#### Stated goal
Count how many lines in this material contain "shown". The answer is that number alone.

* Begin Items *

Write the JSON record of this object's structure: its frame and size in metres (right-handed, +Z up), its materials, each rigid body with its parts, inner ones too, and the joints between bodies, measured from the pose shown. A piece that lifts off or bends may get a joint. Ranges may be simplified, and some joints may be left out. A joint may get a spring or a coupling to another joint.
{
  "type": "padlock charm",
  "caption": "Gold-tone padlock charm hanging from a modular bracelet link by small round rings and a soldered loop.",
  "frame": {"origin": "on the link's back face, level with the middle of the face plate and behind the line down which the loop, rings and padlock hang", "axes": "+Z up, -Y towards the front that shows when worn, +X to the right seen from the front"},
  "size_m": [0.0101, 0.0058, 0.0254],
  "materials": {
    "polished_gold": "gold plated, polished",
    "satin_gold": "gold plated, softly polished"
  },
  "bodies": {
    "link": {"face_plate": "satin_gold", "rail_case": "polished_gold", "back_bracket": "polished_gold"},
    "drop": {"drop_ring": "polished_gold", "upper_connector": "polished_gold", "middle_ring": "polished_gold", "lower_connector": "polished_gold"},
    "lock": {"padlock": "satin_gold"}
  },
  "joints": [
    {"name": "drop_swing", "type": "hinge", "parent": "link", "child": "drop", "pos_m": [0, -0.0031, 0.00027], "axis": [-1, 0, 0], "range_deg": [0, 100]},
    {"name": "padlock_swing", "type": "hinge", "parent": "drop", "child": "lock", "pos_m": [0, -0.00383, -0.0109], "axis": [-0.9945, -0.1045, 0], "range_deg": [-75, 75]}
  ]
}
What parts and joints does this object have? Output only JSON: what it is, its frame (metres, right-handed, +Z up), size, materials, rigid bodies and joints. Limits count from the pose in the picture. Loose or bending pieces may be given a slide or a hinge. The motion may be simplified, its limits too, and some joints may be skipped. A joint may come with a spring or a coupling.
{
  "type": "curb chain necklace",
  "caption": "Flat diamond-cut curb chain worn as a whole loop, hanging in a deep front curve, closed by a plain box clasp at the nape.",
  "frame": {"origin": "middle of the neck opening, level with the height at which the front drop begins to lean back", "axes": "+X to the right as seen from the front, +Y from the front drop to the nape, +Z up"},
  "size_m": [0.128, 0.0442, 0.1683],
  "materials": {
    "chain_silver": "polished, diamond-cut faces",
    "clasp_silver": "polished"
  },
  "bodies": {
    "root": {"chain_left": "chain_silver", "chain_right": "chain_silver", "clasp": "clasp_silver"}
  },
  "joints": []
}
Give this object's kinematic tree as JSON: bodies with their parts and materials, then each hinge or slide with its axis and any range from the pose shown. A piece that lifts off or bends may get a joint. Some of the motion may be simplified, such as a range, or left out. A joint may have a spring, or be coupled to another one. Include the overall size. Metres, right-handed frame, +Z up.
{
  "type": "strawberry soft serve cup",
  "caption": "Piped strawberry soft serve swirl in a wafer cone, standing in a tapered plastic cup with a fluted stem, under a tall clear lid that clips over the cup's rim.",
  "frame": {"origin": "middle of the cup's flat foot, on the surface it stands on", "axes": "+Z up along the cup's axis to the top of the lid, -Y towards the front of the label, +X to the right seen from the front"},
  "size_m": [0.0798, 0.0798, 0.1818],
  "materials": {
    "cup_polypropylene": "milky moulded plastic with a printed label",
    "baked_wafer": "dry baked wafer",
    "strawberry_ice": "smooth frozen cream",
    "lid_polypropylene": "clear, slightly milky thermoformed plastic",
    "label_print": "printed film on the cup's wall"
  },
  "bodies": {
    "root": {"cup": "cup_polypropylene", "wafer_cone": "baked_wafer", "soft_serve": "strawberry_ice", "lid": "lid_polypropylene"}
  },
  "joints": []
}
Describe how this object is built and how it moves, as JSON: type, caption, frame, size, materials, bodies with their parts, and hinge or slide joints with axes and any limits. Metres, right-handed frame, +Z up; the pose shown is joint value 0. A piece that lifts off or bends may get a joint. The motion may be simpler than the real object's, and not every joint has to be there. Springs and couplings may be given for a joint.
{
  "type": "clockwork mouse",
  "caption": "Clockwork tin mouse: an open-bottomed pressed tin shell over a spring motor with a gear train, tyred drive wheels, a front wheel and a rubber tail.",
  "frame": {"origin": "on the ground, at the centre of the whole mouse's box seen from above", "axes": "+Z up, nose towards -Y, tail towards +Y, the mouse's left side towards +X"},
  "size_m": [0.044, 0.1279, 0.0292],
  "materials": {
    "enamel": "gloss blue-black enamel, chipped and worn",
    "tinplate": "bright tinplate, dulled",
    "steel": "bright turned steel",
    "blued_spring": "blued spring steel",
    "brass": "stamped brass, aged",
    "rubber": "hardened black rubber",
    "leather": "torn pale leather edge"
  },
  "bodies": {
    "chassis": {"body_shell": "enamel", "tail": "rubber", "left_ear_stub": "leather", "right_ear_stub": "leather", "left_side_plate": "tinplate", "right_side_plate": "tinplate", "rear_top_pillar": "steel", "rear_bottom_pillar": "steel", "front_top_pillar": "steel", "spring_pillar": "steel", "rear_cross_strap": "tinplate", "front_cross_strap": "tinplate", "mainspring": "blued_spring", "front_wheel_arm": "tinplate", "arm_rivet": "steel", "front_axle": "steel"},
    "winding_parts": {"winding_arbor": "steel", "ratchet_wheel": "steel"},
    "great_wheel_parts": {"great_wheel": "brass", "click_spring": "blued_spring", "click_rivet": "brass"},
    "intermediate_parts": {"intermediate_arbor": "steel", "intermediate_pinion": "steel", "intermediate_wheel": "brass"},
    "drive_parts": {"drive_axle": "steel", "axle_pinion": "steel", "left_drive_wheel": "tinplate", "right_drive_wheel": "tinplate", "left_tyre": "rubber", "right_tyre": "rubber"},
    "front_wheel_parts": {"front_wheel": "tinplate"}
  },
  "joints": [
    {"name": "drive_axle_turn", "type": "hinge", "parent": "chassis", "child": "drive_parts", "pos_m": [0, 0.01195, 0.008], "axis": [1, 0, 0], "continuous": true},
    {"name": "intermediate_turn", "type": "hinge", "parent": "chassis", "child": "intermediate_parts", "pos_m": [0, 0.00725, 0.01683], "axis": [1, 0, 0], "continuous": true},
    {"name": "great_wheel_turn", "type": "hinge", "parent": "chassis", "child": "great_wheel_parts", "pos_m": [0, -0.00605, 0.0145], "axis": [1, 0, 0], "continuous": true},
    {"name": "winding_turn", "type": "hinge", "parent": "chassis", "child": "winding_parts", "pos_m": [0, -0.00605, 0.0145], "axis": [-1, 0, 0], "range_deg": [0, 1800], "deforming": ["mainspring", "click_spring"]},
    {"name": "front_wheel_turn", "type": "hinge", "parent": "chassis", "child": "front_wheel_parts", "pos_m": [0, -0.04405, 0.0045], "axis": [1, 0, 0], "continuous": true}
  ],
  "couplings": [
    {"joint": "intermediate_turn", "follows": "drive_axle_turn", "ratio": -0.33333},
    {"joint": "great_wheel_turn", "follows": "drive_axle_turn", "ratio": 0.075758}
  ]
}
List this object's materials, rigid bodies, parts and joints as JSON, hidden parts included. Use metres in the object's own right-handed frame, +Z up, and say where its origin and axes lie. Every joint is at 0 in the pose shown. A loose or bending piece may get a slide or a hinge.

* End Items *

#### The result
4